Entonces arribaron al Petén, y ahí aguardaron, hasta que la rueda urdió los tiempos de cambio. Tayasal, el corazón del Petén, cayó en manos de Martín de Urzúa, el 13 de marzo de 1697. Faltaban 137 días para que llegara el siguiente katún 8 ahau (1697-1717).

Nuestros tiempos

Los eclipses les parecían hitos espantosos a los mayas precolombinos de a pie, porque contradecían el rigor que le habían atribuido a las rondas del tiempo. Por su parte, los sacerdotes y los gobernantes veían en ellos una confirmación espantosa de la  naturaleza cíclica del tiempo, que es terrible en la repeticiones de sus caudales fatídicos. La noche fortuita era tan pavorosa para todos los mayas de la antigüedad como el derrumbe de todas las certezas que cimentaban las rutas de sus días. Que la oscuridad engullera el rostro del sol significaba la inminencia de la penuria y la desdicha, como los cielos encapotados preceden al huracán, y las tinieblas de la tarde anuncian el frío de la madrugada.
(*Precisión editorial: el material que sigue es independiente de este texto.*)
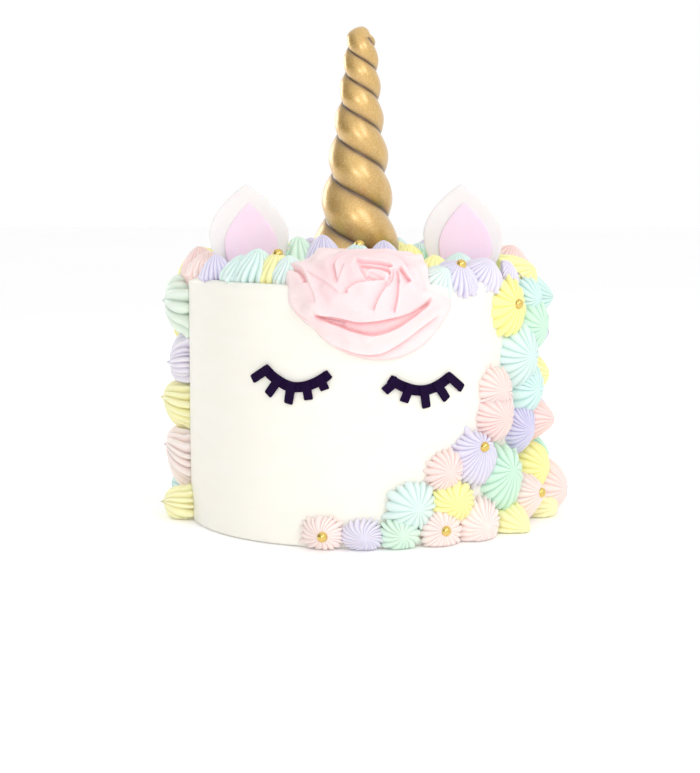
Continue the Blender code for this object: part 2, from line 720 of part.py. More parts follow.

Esa forma de percibir el tiempo no nos parece ajena. Aún sentimos que algunos de nuestros tiempos fundamentales giran y se renuevan en diferentes plazos. Por ejemplo, tenemos la sospecha de que los años despliegan ciclos precisos: el verano es el descansillo de la rueda,  los arreboles de octubre son también los del año que declina, enero es una catarsis, el mes de nuestro cumpleaños es el inicio de una nueva etapa vital. El tiempo empieza otra vez con las vueltas año. Nos parece que el tiempo no se apila en ellos: se concatena en una espiral vertiginosa. Con toda probabilidad, eso explica una parte de la fascinación que aún sentimos por los eclipses. Su espectáculo nos inocula una pregunta estremecedora: ¿Me alcanzará la vida para vivir otros eclipses?